▸ DATA TO USE
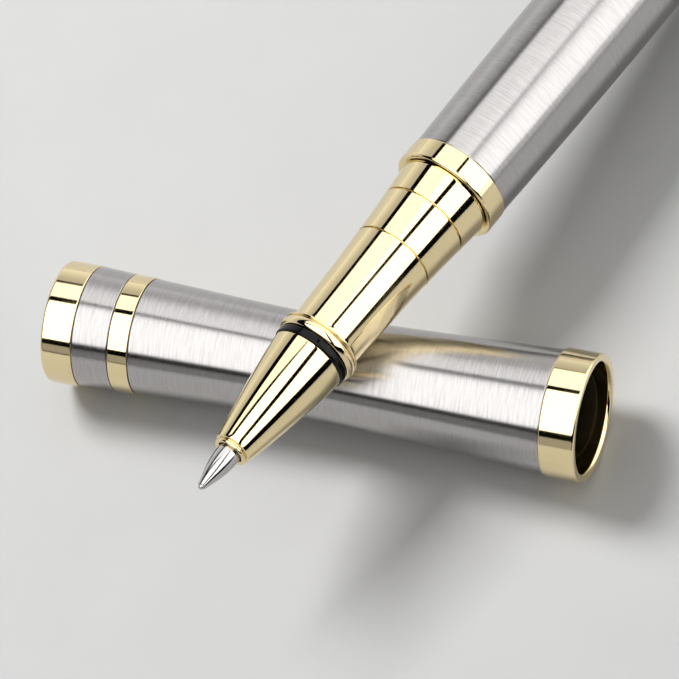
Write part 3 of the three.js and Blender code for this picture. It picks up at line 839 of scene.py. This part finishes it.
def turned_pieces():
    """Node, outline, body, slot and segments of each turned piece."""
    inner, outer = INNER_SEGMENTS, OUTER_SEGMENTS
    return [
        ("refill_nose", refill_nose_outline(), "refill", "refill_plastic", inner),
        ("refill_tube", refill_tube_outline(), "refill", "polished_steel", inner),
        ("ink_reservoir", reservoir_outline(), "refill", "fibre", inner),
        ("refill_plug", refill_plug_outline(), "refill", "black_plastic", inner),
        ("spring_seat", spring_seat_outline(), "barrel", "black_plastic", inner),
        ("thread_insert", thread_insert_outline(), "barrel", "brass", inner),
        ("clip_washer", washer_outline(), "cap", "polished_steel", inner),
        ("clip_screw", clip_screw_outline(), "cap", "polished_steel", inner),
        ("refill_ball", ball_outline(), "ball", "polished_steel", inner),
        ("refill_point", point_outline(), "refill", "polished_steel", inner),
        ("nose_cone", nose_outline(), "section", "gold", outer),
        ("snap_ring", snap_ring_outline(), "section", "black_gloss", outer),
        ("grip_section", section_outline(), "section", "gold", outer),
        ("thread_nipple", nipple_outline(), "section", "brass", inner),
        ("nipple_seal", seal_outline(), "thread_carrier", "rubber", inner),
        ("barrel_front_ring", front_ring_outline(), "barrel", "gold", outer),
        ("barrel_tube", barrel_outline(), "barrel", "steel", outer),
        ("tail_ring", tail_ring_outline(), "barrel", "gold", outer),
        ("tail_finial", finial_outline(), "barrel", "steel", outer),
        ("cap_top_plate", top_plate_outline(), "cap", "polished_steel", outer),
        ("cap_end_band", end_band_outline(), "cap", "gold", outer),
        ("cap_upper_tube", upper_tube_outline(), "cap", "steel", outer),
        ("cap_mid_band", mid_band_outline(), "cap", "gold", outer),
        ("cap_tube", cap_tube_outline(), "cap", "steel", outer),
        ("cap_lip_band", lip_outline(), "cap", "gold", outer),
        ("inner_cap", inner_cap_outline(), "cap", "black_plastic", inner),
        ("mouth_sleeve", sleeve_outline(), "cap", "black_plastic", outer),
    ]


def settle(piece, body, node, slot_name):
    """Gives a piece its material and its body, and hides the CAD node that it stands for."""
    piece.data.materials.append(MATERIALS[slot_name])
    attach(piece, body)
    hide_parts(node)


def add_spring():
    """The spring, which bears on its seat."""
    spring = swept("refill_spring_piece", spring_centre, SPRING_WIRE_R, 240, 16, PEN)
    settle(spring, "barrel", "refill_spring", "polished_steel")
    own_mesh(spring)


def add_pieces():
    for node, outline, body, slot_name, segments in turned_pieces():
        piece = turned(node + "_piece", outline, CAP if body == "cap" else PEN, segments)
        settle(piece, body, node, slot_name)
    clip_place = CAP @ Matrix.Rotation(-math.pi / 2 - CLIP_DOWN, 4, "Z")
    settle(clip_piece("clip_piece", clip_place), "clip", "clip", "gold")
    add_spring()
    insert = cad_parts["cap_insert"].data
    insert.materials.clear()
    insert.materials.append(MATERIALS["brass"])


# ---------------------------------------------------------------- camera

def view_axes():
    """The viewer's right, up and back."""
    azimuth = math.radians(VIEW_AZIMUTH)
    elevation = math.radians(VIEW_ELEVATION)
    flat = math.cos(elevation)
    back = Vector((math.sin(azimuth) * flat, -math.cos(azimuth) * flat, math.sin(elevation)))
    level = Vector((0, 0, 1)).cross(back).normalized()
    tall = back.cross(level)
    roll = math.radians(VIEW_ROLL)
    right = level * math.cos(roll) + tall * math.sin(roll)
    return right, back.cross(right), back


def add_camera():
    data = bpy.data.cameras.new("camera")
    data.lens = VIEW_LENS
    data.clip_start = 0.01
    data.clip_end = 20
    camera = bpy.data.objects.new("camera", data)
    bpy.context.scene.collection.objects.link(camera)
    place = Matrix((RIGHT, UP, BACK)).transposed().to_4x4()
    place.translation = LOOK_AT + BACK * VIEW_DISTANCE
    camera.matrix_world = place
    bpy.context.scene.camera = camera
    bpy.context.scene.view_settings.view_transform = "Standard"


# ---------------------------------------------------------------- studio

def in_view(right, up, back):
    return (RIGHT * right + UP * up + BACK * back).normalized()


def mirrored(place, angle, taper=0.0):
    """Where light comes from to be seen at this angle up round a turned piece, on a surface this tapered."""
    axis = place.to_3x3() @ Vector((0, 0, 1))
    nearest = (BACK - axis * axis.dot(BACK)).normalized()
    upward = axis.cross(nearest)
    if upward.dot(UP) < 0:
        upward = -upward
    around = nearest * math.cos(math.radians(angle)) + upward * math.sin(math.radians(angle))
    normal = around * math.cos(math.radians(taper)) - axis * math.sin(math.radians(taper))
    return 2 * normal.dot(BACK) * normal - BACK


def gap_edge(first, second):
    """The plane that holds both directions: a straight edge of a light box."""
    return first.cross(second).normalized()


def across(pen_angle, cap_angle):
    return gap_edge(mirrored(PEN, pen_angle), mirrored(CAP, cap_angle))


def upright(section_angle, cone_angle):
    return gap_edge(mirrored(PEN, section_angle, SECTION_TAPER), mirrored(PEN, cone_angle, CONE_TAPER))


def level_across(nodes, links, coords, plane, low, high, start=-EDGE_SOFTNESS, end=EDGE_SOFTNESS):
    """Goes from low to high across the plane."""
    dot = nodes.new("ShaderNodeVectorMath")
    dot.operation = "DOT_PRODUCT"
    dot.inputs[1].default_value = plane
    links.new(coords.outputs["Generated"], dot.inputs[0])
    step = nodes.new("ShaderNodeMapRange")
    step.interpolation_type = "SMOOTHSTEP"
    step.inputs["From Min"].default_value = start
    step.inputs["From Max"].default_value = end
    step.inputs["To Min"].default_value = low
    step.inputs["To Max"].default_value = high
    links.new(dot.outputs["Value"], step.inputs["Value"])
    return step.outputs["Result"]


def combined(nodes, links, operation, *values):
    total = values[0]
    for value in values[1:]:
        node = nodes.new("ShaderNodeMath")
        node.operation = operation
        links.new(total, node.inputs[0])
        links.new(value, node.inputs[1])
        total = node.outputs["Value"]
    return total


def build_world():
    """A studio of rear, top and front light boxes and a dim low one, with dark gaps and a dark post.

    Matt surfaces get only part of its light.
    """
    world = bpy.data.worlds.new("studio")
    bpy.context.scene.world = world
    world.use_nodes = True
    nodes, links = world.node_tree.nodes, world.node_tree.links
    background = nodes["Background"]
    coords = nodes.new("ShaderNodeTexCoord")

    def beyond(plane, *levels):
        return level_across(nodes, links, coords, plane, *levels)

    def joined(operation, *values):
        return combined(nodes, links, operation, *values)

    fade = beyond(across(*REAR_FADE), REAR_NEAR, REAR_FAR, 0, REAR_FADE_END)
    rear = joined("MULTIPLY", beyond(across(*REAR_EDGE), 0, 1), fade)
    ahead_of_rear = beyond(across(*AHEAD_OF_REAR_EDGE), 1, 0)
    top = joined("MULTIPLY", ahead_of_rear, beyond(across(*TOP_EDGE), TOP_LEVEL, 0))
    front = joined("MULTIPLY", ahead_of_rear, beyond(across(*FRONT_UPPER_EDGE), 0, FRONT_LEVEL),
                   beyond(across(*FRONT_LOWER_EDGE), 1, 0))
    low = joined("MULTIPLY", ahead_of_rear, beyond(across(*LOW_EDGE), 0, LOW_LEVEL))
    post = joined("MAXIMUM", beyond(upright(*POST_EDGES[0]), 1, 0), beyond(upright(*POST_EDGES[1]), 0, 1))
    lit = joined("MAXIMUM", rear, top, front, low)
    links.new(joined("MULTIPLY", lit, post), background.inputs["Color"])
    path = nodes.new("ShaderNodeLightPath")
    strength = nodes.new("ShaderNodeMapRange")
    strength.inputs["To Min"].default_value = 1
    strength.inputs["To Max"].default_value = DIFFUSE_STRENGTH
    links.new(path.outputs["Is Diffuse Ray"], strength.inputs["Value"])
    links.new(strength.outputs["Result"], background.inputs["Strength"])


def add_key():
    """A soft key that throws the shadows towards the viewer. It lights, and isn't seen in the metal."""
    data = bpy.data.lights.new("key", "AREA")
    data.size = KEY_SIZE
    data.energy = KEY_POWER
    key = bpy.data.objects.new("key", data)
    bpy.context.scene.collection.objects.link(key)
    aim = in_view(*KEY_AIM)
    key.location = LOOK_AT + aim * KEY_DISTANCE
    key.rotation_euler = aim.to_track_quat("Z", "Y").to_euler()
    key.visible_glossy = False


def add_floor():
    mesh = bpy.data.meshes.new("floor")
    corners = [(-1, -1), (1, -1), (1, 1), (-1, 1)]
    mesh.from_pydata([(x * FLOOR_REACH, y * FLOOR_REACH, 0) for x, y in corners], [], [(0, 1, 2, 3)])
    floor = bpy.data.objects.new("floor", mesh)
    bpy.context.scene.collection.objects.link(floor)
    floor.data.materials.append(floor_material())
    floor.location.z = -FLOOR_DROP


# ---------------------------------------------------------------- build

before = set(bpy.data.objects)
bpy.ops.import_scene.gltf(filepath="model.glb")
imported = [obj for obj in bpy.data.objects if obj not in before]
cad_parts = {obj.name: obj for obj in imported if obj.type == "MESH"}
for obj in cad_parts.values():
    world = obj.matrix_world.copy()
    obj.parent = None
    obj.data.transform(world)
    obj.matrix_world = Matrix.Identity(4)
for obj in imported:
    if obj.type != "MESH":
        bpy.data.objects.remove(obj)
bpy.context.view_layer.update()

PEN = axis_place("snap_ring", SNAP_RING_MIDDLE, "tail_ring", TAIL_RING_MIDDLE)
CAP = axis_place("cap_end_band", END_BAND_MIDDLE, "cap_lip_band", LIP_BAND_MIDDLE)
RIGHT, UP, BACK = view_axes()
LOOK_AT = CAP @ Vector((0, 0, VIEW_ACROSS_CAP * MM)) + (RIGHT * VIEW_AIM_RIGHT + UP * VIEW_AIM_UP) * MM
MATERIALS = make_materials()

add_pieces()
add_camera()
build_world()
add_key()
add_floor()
* * *
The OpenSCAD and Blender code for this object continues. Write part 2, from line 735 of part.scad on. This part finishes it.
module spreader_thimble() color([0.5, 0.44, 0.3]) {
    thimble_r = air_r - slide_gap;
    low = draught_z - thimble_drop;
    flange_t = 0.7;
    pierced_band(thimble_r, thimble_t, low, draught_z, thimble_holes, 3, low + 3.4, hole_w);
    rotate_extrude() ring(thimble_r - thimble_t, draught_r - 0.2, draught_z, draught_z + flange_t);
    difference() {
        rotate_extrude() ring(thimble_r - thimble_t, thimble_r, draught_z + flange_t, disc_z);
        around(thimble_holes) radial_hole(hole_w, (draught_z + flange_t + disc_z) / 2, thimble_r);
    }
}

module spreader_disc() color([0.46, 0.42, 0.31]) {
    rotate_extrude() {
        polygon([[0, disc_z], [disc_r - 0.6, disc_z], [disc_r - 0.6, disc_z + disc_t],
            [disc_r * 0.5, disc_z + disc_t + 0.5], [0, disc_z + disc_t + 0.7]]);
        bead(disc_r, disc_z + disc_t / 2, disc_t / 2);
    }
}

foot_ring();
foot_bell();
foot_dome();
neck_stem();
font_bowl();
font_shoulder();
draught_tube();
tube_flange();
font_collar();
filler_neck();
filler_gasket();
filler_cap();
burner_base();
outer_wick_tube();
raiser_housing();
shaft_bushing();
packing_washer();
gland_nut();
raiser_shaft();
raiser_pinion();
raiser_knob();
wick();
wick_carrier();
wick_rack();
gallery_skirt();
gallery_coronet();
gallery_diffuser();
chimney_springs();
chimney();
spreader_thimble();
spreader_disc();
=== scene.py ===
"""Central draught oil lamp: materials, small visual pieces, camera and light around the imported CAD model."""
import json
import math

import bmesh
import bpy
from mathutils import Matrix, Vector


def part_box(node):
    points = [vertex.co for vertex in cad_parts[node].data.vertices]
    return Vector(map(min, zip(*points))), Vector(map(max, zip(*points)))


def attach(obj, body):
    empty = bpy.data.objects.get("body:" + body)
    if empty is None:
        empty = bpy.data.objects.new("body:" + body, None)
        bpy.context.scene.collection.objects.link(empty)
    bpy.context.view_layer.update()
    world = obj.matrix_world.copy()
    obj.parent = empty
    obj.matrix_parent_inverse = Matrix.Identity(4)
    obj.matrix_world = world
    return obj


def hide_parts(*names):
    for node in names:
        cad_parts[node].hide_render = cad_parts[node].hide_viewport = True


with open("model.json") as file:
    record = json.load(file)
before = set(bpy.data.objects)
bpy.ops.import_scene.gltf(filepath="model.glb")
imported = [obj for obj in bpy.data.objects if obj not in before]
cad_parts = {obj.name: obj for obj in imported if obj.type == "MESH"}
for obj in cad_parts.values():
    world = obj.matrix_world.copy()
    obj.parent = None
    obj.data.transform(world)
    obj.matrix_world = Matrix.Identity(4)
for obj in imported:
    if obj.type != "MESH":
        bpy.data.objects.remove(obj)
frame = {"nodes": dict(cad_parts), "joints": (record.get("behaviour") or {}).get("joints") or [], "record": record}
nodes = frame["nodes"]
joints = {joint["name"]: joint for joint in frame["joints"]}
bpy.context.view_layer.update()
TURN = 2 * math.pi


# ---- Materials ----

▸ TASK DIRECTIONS
Give again only the lines that run from the line with "hide_parts(node)" to the line with "own_mesh(spring)". Include both of those lines exactly as written.

▸ PROBLEM SOLUTION
    hide_parts(node)


def add_spring():
    """The spring, which bears on its seat."""
    spring = swept("refill_spring_piece", spring_centre, SPRING_WIRE_R, 240, 16, PEN)
    settle(spring, "barrel", "refill_spring", "polished_steel")
    own_mesh(spring)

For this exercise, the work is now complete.